[Object modeling scripts]
-- START --
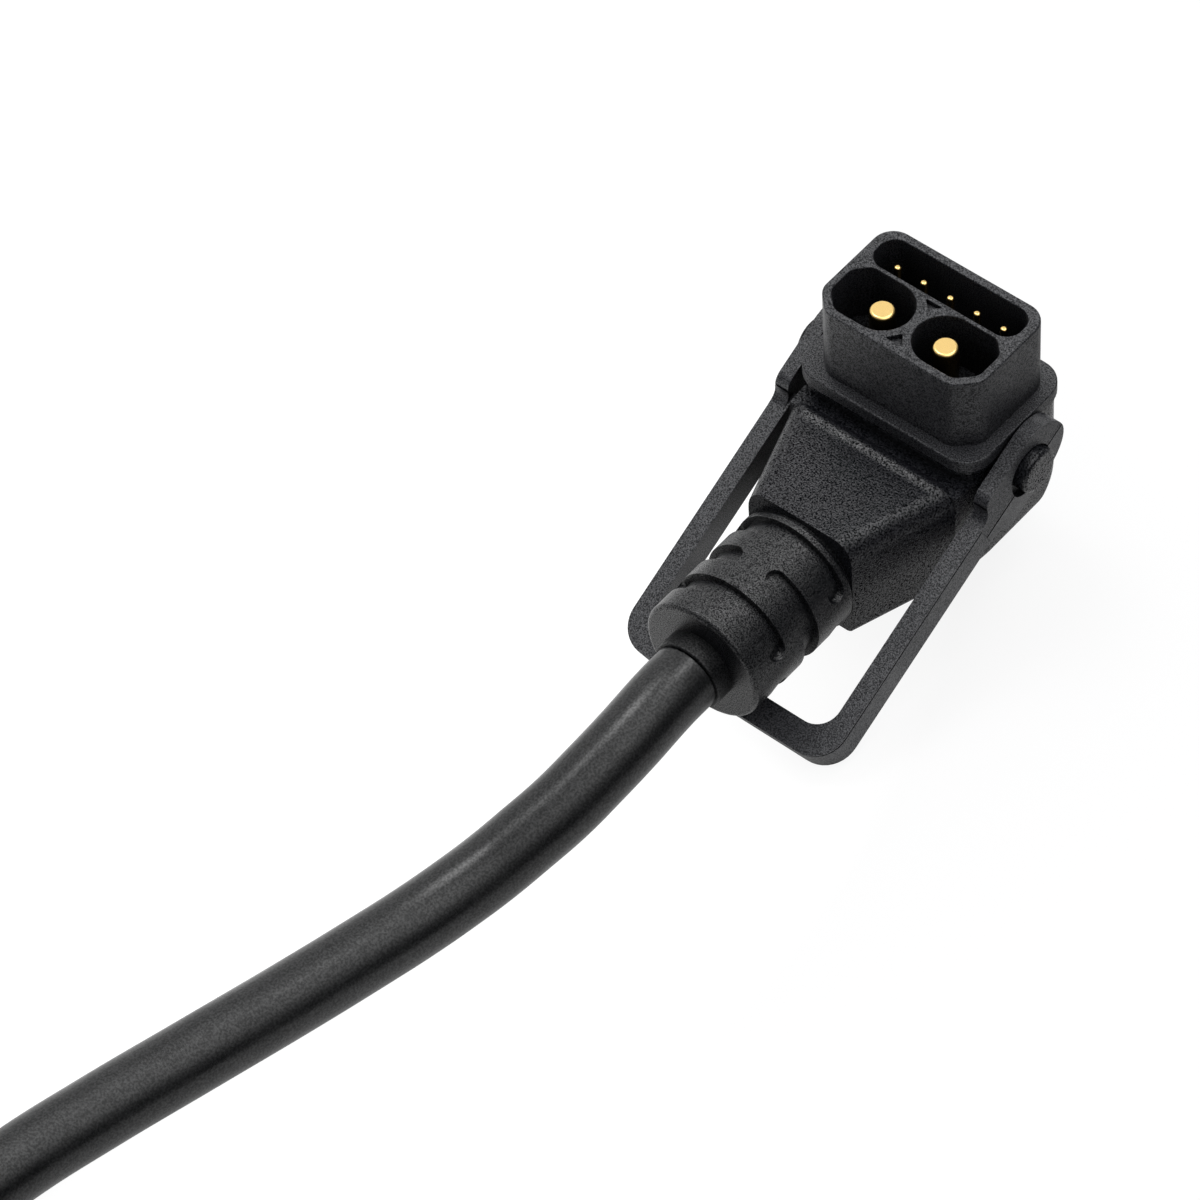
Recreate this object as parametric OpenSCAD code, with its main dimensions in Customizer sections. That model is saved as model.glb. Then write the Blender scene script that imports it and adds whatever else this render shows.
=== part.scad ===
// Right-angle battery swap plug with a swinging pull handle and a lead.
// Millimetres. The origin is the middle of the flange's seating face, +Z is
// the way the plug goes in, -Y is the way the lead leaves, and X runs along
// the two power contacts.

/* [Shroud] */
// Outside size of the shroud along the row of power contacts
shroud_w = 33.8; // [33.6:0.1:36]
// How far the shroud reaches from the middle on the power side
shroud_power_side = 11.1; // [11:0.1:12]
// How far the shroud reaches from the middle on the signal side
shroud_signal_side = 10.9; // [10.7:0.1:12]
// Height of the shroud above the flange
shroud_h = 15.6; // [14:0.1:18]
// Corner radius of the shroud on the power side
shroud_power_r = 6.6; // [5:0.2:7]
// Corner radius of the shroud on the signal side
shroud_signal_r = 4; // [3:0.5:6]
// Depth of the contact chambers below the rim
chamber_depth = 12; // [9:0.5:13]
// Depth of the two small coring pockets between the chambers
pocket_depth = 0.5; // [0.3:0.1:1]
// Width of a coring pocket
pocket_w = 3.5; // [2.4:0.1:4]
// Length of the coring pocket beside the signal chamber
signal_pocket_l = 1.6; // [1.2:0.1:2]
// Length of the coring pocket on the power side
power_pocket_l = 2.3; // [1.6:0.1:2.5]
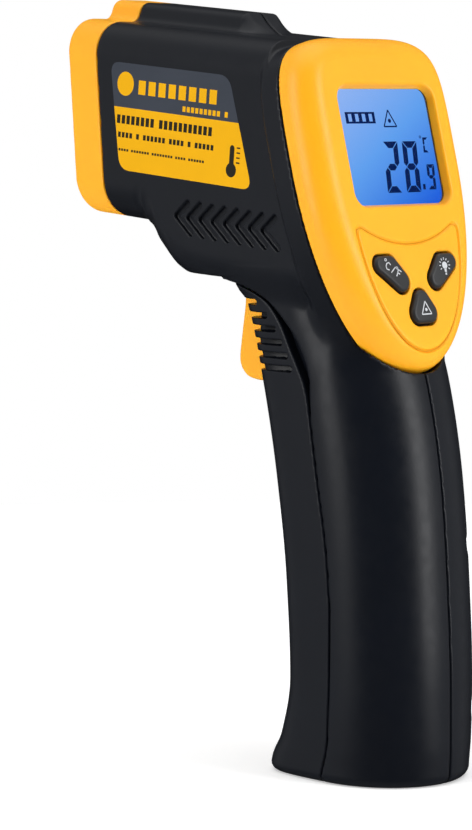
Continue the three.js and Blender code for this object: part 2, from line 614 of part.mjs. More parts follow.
-- END --
▶ _Task brief_
Copy every line exactly. Leave nothing out.

▶ _Result_
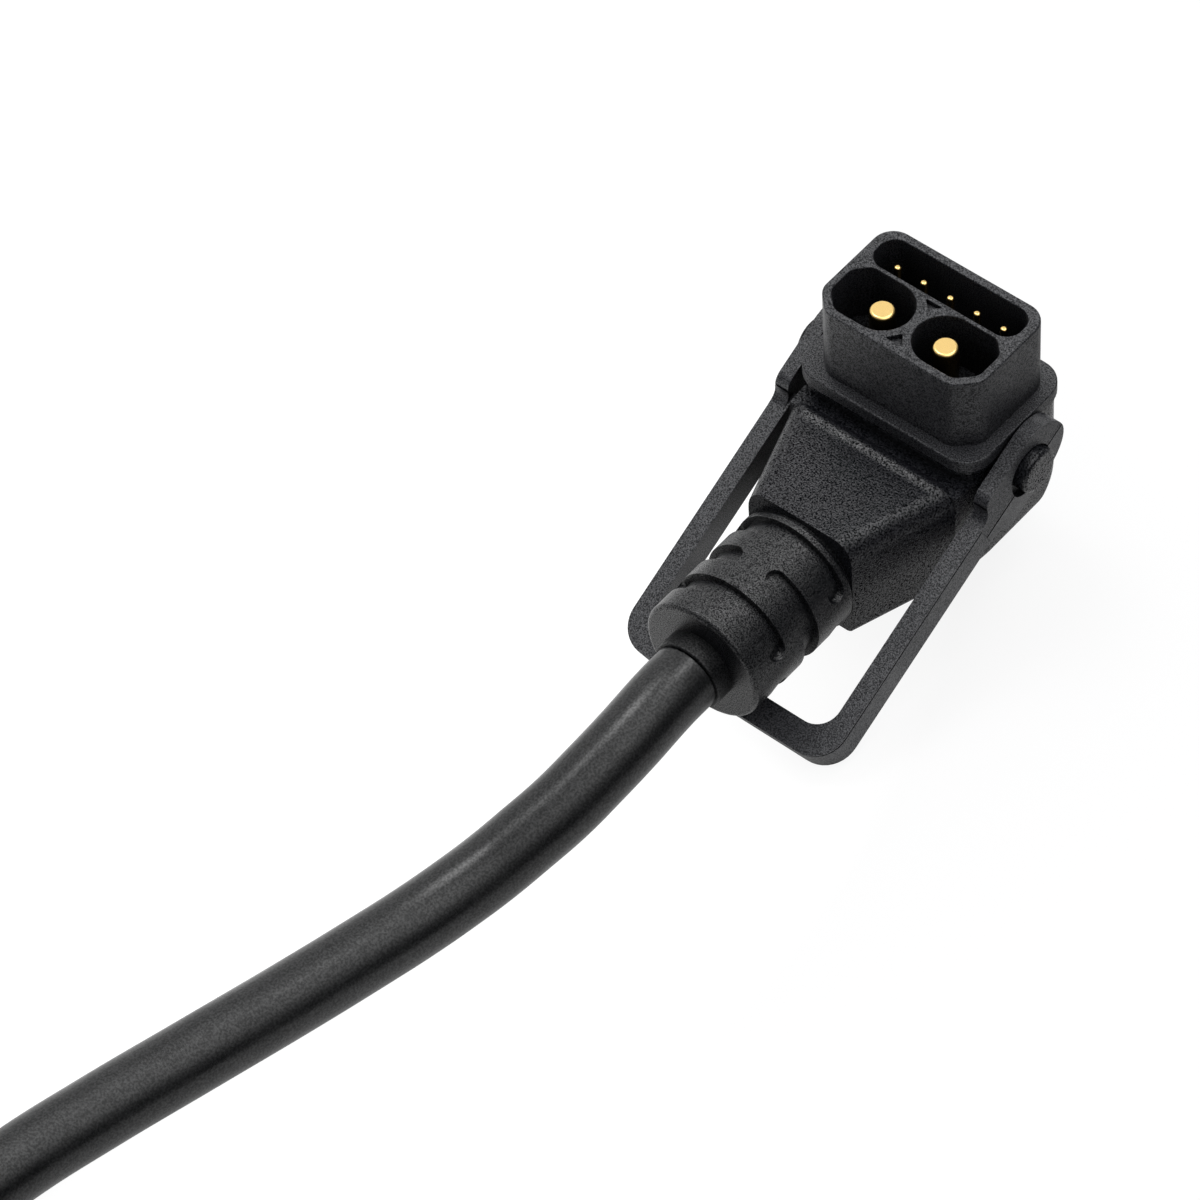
Recreate this object as parametric OpenSCAD code, with its main dimensions in Customizer sections. That model is saved as model.glb. Then write the Blender scene script that imports it and adds whatever else this render shows.
=== part.scad ===
// Right-angle battery swap plug with a swinging pull handle and a lead.
// Millimetres. The origin is the middle of the flange's seating face, +Z is
// the way the plug goes in, -Y is the way the lead leaves, and X runs along
// the two power contacts.

/* [Shroud] */
// Outside size of the shroud along the row of power contacts
shroud_w = 33.8; // [33.6:0.1:36]
// How far the shroud reaches from the middle on the power side
shroud_power_side = 11.1; // [11:0.1:12]
// How far the shroud reaches from the middle on the signal side
shroud_signal_side = 10.9; // [10.7:0.1:12]
// Height of the shroud above the flange
shroud_h = 15.6; // [14:0.1:18]
// Corner radius of the shroud on the power side
shroud_power_r = 6.6; // [5:0.2:7]
// Corner radius of the shroud on the signal side
shroud_signal_r = 4; // [3:0.5:6]
// Depth of the contact chambers below the rim
chamber_depth = 12; // [9:0.5:13]
// Depth of the two small coring pockets between the chambers
pocket_depth = 0.5; // [0.3:0.1:1]
// Width of a coring pocket
pocket_w = 3.5; // [2.4:0.1:4]
// Length of the coring pocket beside the signal chamber
signal_pocket_l = 1.6; // [1.2:0.1:2]
// Length of the coring pocket on the power side
power_pocket_l = 2.3; // [1.6:0.1:2.5]
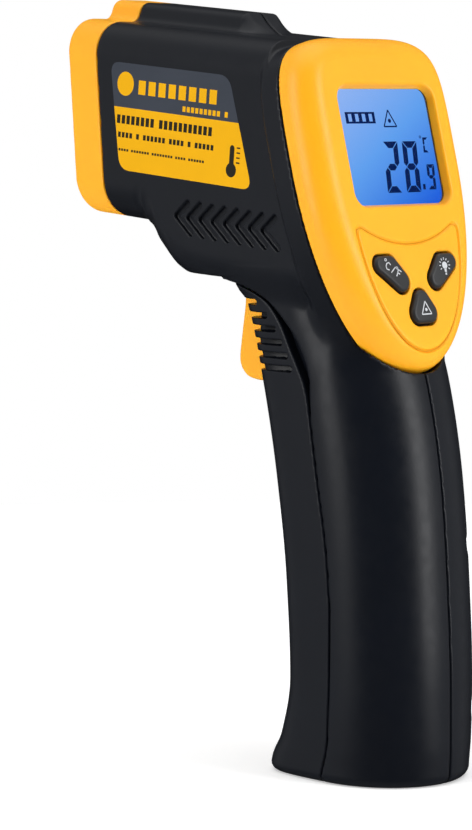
Continue the three.js and Blender code for this object: part 2, from line 614 of part.mjs. More parts follow.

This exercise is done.